▶ _GIVEN INFORMATION_:
****************************************
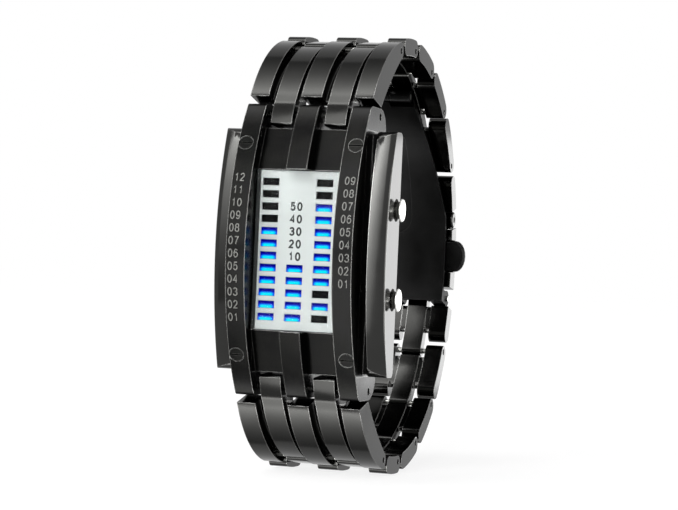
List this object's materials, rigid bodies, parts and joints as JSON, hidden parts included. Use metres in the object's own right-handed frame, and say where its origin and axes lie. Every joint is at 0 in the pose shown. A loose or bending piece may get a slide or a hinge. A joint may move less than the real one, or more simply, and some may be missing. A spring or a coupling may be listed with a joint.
{
  "type": "wristwatch",
  "caption": "Rectangular wristwatch that tells the time by rows of small lights, with a black steel case, side guards, link bracelet and push-button folding clasp.",
  "frame": {"origin": "middle of the outer face of the case back", "axes": "+Z toward the upper lugs (12 o'clock), -Y out of the display toward the viewer, +Y out of the case back toward the wrist, +X to the side with the push-buttons"},
  "size_m": [0.0303, 0.0708, 0.0752],
  "materials": {
    "black_steel": "polished, black ion plating",
    "body_steel": "polished, black ion plating",
    "screw_steel": "polished",
    "pin_steel": "plain",
    "back_steel": "brushed, bare steel",
    "button_steel": "polished",
    "spring_steel": "plain",
    "mineral_glass": "clear, flat",
    "gasket_rubber": "matte",
    "silver_plate": "fine satin, silver",
    "lit_lens": "clear plastic over a lit blue-white LED",
    "dark_lens": "clear plastic over a dark LED",
    "led_body": "LED package",
    "board": "green solder mask",
    "holder_plastic": "moulded black",
    "cell_steel": "nickel-plated",
    "contact_brass": "spring bronze"
  },
  "bodies": {
    "case": {"case_body": "body_steel", "left_rail": "black_steel", "right_rail": "black_steel", "rail_screws": "screw_steel", "centre_bars": "black_steel", "left_guard": "black_steel", "right_guard": "black_steel", "crystal": "mineral_glass", "crystal_gasket": "gasket_rubber", "display_plate": "silver_plate", "lit_lenses": "lit_lens", "dark_lenses": "dark_lens", "led_chips": "led_body", "circuit_board": "board", "module_holder": "holder_plastic", "battery": "cell_steel", "battery_contact": "contact_brass", "case_back": "back_steel", "case_back_gasket": "gasket_rubber", "case_back_screws": "screw_steel", "lug_pins": "pin_steel", "button_seals": "gasket_rubber"},
    "upper_button": {"upper_button": "button_steel", "upper_button_clip": "spring_steel", "upper_button_spring": "spring_steel"},
    "lower_button": {"lower_button": "button_steel", "lower_button_clip": "spring_steel", "lower_button_spring": "spring_steel"},
    "upper_link_1": {"upper_link_1": "black_steel", "upper_pin_2": "pin_steel"},
    "upper_link_2": {"upper_link_2": "black_steel", "upper_pin_3": "pin_steel"},
    "upper_link_3": {"upper_link_3": "black_steel", "upper_pin_4": "pin_steel"},
    "upper_link_4": {"upper_link_4": "black_steel", "upper_pin_5": "pin_steel"},
    "upper_link_5": {"upper_link_5": "black_steel", "upper_pin_6": "pin_steel"},
    "upper_link_6": {"upper_link_6": "black_steel"},
    "lower_link_1": {"lower_link_1": "black_steel", "lower_pin_2": "pin_steel"},
    "lower_link_2": {"lower_link_2": "black_steel", "lower_pin_3": "pin_steel"},
    "lower_link_3": {"lower_link_3": "black_steel", "lower_pin_4": "pin_steel"},
    "lower_link_4": {"lower_link_4": "black_steel", "lower_pin_5": "pin_steel"},
    "lower_link_5": {"lower_link_5": "black_steel", "lower_pin_6": "pin_steel"},
    "lower_link_6": {"lower_link_6": "black_steel"},
    "clasp_base": {"clasp_base": "black_steel", "lower_clasp_pin": "pin_steel", "fold_hinge_pin": "pin_steel"},
    "clasp_leaf": {"clasp_leaf": "black_steel", "clasp_housing": "black_steel", "upper_clasp_pin": "pin_steel"},
    "left_clasp_button": {"left_clasp_button": "button_steel", "left_clasp_spring": "spring_steel"},
    "right_clasp_button": {"right_clasp_button": "button_steel", "right_clasp_spring": "spring_steel"}
  },
  "joints": [
    {"name": "upper_button_push", "type": "slide", "parent": "case", "child": "upper_button", "axis": [-1, 0, 0], "range_m": [0, 0.0007], "stiffness_N_per_m": 1200, "springref_m": -0.0005, "deforming": ["upper_button_spring"]},
    {"name": "lower_button_push", "type": "slide", "parent": "case", "child": "lower_button", "axis": [-1, 0, 0], "range_m": [0, 0.0007], "stiffness_N_per_m": 1200, "springref_m": -0.0005, "deforming": ["lower_button_spring"]},
    {"name": "left_clasp_button_push", "type": "slide", "parent": "clasp_leaf", "child": "left_clasp_button", "axis": [1, 0, 0], "range_m": [0, 0.0008], "stiffness_N_per_m": 1200, "springref_m": -0.0005, "deforming": ["left_clasp_spring"]},
    {"name": "right_clasp_button_push", "type": "slide", "parent": "clasp_leaf", "child": "right_clasp_button", "axis": [-1, 0, 0], "range_m": [0, 0.0008], "stiffness_N_per_m": 1200, "springref_m": -0.0005, "deforming": ["right_clasp_spring"]},
    {"name": "clasp_fold", "type": "hinge", "parent": "clasp_base", "child": "clasp_leaf", "pos_m": [0, 0.03565, 0.02901], "axis": [1, 0, 0], "range_deg": [0, 90]},
    {"name": "upper_pivot_1", "type": "hinge", "parent": "case", "child": "upper_link_1", "pos_m": [0, -0.0009, 0.0226], "axis": [1, 0, 0], "range_deg": [0, 3.01]},
    {"name": "upper_pivot_2", "type": "hinge", "parent": "upper_link_1", "child": "upper_link_2", "pos_m": [0, 0.01057, 0.03471], "axis": [1, 0, 0], "range_deg": [0, 19.81]},
    {"name": "upper_pivot_3", "type": "hinge", "parent": "upper_link_2", "child": "upper_link_3", "pos_m": [0, 0.02015, 0.03568], "axis": [1, 0, 0], "range_deg": [0, 27.41]},
    {"name": "upper_pivot_4", "type": "hinge", "parent": "upper_link_3", "child": "upper_link_4", "pos_m": [0, 0.03204, 0.03319], "axis": [1, 0, 0], "range_deg": [0, 26.81]},
    {"name": "upper_pivot_5", "type": "hinge", "parent": "upper_link_4", "child": "upper_link_5", "pos_m": [0, 0.04242, 0.02686], "axis": [1, 0, 0], "range_deg": [-2.91, 0]},
    {"name": "upper_pivot_6", "type": "hinge", "parent": "upper_link_5", "child": "upper_link_6", "pos_m": [0, 0.05006, 0.01742], "axis": [1, 0, 0], "range_deg": [-17.11, 0]},
    {"name": "lower_pivot_1", "type": "hinge", "parent": "case", "child": "lower_link_1", "pos_m": [0, -0.0009, -0.0226], "axis": [1, 0, 0], "range_deg": [0, 3.01]},
    {"name": "lower_pivot_2", "type": "hinge", "parent": "lower_link_1", "child": "lower_link_2", "pos_m": [0, 0.01057, -0.03471], "axis": [1, 0, 0], "range_deg": [0, 14.11]},
    {"name": "lower_pivot_3", "type": "hinge", "parent": "lower_link_2", "child": "lower_link_3", "pos_m": [0, 0.02015, -0.03568], "axis": [1, 0, 0], "range_deg": [0, 4.61]},
    {"name": "lower_pivot_4", "type": "hinge", "parent": "lower_link_3", "child": "lower_link_4", "pos_m": [0, 0.03204, -0.03319], "axis": [1, 0, 0], "range_deg": [-3.31, 0]},
    {"name": "lower_pivot_5", "type": "hinge", "parent": "lower_link_4", "child": "lower_link_5", "pos_m": [0, 0.04242, -0.02686], "axis": [1, 0, 0], "range_deg": [-6.51, 0]},
    {"name": "lower_pivot_6", "type": "hinge", "parent": "lower_link_5", "child": "lower_link_6", "pos_m": [0, 0.05006, -0.01742], "axis": [1, 0, 0], "range_deg": [-8.01, 0]},
    {"name": "lower_clasp_pivot", "type": "hinge", "parent": "lower_link_6", "child": "clasp_base", "pos_m": [0, 0.05402, -0.00746], "axis": [1, 0, 0], "range_deg": [-11.71, 0]}
  ],
  "couplings": [
    {"joint": "upper_pivot_1", "follows": "clasp_fold", "ratio": 0.033333},
    {"joint": "upper_pivot_2", "follows": "clasp_fold", "ratio": 0.22},
    {"joint": "upper_pivot_3", "follows": "clasp_fold", "ratio": 0.30444},
    {"joint": "upper_pivot_4", "follows": "clasp_fold", "ratio": 0.29778},
    {"joint": "upper_pivot_5", "follows": "clasp_fold", "ratio": -0.032222},
    {"joint": "upper_pivot_6", "follows": "clasp_fold", "ratio": -0.19},
    {"joint": "lower_pivot_1", "follows": "clasp_fold", "ratio": 0.033333},
    {"joint": "lower_pivot_2", "follows": "clasp_fold", "ratio": 0.15667},
    {"joint": "lower_pivot_3", "follows": "clasp_fold", "ratio": 0.051111},
    {"joint": "lower_pivot_4", "follows": "clasp_fold", "ratio": -0.036667},
    {"joint": "lower_pivot_5", "follows": "clasp_fold", "ratio": -0.072222},
    {"joint": "lower_pivot_6", "follows": "clasp_fold", "ratio": -0.088889},
    {"joint": "lower_clasp_pivot", "follows": "clasp_fold", "ratio": -0.13}
  ]
}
****************************************
Scan the material and collect every line that contains "frame".

▶ _ANSWER TO THIS PROBLEM_:
List this object's materials, rigid bodies, parts and joints as JSON, hidden parts included. Use metres in the object's own right-handed frame, and say where its origin and axes lie. Every joint is at 0 in the pose shown. A loose or bending piece may get a slide or a hinge. A joint may move less than the real one, or more simply, and some may be missing. A spring or a coupling may be listed with a joint.
  "frame": {"origin": "middle of the outer face of the case back", "axes": "+Z toward the upper lugs (12 o'clock), -Y out of the display toward the viewer, +Y out of the case back toward the wrist, +X to the side with the push-buttons"},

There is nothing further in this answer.